Kim Jung-mi’s essay contributes a vivid report about the issue of inequality in our society through her firsthand experience at the gongbubang private after-school programs in Manseok-dong, Incheon, and Ganghwado. Indeed, inherited educational privilege and the housing that has become the object of speculation are current signposts of contemporary Korean life. Commemorating the 40th anniversary of the May 18th Uprising this year, “On the Scene” offers an article by No Eyoungi that considers its meaning again and urges that its truth be investigated and revealed. What this article does is still highly important, as the forces slandering and distorting the event’s truth and significance are still alive, even 40 years later. In addition, 10 perceptive and astute book reviews offer exciting reading. We thank all the writers of them.

Every spring, we announce the winners of the Daesan Literary Awards for College Students and feature their works. We look forward to our readers’ interest in and support of for them. Also, a change has occurred in our editorial membership. Professor Yoo Jae-keon, who served as an editorial board member for a long time, has become an editorial advisor. We thank him for his hard work and look forward to his continuing advice.
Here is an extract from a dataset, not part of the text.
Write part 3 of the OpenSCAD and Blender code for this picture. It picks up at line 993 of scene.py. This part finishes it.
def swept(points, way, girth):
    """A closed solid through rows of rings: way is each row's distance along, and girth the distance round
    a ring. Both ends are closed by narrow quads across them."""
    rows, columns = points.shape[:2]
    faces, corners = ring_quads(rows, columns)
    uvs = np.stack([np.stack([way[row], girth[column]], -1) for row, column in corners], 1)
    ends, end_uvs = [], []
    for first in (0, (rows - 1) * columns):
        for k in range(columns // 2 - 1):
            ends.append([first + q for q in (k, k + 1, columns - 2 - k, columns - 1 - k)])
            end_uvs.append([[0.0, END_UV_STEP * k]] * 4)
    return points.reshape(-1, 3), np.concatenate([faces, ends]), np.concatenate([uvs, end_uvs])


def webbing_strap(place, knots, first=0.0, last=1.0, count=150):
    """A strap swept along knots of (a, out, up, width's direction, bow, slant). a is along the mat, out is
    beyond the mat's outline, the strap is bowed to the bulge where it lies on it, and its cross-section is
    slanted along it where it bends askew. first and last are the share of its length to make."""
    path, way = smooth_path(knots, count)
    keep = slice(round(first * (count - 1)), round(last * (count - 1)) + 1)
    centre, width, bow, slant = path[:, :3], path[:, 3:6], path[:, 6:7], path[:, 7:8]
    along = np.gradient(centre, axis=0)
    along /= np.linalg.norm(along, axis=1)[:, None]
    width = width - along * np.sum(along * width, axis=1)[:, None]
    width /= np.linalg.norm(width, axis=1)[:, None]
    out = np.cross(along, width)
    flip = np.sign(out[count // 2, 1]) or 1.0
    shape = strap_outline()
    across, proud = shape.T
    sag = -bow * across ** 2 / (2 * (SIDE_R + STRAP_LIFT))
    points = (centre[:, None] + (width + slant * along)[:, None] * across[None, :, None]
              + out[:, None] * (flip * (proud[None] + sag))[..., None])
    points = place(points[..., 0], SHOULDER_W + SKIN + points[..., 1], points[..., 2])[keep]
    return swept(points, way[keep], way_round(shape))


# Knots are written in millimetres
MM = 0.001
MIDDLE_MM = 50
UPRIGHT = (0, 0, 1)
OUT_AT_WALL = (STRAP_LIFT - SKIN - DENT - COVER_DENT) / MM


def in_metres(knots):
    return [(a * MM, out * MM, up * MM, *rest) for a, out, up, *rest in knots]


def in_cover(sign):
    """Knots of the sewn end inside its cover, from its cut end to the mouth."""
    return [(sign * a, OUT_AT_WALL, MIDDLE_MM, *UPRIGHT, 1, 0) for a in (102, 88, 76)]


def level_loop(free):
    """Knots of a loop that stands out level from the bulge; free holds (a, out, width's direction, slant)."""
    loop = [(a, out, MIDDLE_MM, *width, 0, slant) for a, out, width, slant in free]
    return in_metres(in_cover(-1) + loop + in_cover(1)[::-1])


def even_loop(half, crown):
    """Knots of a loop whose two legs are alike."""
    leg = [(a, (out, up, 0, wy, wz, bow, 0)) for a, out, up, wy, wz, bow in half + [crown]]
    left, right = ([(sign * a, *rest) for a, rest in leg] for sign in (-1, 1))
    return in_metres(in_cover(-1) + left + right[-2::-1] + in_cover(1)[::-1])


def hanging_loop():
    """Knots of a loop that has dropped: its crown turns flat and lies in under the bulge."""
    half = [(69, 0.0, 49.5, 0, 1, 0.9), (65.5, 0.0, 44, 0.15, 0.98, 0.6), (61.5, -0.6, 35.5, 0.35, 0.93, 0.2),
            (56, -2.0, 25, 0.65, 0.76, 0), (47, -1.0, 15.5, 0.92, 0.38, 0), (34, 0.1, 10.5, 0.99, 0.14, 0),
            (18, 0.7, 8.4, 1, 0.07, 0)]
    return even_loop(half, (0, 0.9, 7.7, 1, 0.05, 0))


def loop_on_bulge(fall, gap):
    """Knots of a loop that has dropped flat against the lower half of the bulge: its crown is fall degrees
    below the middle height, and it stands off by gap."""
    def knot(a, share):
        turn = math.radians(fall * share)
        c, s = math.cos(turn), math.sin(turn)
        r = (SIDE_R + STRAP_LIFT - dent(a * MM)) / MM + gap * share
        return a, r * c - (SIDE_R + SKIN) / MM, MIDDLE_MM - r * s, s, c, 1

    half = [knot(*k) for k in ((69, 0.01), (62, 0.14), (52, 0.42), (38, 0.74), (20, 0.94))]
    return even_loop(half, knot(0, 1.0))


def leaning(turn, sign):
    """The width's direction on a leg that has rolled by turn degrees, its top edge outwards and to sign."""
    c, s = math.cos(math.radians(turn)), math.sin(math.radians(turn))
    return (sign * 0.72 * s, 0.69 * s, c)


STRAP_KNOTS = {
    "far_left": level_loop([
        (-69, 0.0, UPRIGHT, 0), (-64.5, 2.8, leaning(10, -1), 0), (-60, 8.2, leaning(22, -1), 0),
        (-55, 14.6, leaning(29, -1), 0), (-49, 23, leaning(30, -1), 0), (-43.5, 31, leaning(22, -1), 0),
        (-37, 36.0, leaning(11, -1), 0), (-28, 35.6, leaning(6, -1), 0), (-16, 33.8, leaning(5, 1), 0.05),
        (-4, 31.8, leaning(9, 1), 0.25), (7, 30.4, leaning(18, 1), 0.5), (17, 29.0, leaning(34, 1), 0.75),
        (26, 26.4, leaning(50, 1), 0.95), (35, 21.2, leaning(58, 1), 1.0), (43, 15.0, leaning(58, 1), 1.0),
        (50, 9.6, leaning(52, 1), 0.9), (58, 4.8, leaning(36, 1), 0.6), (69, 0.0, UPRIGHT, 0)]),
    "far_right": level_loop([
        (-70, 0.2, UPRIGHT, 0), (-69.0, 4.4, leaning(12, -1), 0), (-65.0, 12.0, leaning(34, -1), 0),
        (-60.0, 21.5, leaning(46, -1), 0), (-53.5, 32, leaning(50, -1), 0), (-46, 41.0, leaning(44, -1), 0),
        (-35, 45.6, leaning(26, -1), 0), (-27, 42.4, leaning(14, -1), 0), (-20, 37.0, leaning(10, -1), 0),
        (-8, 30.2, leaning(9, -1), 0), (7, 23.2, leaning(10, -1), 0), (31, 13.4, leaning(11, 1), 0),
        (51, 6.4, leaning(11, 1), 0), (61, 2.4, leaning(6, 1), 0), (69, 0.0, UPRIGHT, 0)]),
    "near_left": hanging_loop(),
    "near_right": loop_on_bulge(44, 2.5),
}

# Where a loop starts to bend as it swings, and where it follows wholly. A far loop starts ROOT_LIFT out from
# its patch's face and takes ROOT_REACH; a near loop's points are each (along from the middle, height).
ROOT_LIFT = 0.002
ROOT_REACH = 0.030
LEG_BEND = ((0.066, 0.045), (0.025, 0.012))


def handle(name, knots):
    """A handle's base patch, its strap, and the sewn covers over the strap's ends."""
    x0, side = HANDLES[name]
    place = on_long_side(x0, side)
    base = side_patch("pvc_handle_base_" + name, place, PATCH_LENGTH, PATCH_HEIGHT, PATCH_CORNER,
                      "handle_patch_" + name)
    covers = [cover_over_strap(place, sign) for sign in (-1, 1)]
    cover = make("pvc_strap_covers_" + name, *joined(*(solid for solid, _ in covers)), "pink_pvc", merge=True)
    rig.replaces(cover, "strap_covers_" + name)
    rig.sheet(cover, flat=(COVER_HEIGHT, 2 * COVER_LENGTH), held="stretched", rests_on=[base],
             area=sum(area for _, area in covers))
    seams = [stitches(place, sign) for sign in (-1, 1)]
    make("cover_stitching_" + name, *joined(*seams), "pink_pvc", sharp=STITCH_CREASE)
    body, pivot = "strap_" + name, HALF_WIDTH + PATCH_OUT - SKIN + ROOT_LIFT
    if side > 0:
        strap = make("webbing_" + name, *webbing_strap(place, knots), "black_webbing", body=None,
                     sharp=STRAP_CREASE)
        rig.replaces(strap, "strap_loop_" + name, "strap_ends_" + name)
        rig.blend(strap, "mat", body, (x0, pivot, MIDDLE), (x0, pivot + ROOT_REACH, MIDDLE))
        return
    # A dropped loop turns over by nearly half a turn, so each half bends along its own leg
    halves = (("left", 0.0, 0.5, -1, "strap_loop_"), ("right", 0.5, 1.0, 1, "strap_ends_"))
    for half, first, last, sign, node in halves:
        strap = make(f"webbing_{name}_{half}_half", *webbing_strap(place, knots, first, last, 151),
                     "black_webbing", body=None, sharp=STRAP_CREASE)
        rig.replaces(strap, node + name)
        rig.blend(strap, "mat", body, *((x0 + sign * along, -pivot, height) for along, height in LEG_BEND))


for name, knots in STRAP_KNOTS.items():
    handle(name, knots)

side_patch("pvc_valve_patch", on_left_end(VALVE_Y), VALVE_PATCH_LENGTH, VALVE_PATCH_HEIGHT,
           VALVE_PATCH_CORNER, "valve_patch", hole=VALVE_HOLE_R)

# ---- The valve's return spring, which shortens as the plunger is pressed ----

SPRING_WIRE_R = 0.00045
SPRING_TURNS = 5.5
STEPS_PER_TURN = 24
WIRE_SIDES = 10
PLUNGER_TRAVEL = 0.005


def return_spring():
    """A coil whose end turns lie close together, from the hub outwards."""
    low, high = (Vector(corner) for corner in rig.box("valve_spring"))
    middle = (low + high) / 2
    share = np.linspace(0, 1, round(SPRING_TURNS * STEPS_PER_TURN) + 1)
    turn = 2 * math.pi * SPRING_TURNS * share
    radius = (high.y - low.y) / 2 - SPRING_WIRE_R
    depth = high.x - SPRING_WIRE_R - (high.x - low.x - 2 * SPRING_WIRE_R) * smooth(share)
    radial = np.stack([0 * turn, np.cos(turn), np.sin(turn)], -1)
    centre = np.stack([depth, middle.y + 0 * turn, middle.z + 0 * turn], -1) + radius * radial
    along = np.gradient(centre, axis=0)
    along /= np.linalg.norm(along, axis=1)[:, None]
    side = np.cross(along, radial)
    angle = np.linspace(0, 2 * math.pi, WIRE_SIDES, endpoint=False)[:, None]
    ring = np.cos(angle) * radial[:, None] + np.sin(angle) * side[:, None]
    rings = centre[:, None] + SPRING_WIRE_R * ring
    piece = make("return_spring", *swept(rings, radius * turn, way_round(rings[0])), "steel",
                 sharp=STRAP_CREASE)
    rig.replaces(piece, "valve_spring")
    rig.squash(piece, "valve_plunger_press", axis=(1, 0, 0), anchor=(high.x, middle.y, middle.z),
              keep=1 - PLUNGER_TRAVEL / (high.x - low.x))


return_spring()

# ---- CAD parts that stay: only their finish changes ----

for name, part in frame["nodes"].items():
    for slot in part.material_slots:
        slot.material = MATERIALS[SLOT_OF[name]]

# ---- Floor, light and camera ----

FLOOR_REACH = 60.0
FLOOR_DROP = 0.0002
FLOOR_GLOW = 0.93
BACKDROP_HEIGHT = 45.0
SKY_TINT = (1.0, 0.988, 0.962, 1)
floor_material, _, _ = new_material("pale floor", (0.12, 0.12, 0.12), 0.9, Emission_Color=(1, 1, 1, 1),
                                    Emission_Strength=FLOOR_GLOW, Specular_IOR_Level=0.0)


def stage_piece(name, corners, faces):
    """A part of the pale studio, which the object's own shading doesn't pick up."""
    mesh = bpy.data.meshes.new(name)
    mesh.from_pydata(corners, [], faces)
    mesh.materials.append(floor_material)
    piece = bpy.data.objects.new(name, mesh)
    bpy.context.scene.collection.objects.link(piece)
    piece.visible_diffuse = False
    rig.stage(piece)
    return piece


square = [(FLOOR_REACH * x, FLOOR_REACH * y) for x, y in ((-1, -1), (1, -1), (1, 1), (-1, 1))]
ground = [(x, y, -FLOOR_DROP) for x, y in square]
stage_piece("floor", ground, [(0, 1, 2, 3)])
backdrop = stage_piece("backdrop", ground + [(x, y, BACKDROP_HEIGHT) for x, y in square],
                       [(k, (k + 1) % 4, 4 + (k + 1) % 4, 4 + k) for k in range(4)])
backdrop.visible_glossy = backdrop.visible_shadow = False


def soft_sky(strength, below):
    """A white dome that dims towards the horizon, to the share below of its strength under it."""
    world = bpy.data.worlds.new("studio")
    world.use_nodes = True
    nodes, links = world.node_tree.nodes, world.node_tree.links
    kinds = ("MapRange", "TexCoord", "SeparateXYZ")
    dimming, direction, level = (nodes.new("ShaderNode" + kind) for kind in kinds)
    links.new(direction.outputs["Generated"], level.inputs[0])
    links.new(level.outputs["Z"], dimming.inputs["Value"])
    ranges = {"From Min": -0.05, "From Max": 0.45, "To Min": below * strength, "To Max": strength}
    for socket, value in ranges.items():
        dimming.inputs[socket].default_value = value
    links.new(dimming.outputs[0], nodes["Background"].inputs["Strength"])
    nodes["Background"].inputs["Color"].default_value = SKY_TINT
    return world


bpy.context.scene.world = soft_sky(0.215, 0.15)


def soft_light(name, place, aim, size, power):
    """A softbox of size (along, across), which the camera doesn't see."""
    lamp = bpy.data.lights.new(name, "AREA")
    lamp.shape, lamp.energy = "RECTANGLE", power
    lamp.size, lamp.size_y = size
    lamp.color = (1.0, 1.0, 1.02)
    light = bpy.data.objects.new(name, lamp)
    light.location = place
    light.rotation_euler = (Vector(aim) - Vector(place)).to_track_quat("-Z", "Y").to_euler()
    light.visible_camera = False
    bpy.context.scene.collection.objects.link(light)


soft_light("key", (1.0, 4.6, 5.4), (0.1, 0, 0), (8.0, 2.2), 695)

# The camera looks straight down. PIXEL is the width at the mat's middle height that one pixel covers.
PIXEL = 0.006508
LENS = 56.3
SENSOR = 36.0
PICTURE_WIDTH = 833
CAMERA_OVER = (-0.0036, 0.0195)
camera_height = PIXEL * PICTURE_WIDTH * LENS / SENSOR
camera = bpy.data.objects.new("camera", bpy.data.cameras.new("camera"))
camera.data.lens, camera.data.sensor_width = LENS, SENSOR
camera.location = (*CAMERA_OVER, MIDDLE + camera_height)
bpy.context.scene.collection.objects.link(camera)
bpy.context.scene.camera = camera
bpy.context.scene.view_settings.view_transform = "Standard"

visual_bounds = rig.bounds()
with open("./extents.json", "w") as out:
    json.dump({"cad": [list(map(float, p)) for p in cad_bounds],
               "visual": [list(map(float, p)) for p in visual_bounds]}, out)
As is well known by now, last year’s Palm d’Or winner at the Cannes Film Festival, Parasite, also won four major awards at the Oscars in Los Angeles. While this it is a splendid achievement, accomplished at the center of the world’s film industry, it might not be an occasion for unadulterated celebration. The film deals with the problem of inequality in Korea—and in Korean—yet it clearly resonates with viewers around the world. Obviously, the problem of inequality is currently omnipresent and growing. What’s important, though, is how to remedy it. The task of breaking away from the world as we have known it requires a long and complex process, and has become a problem which we cannot afford to ignore.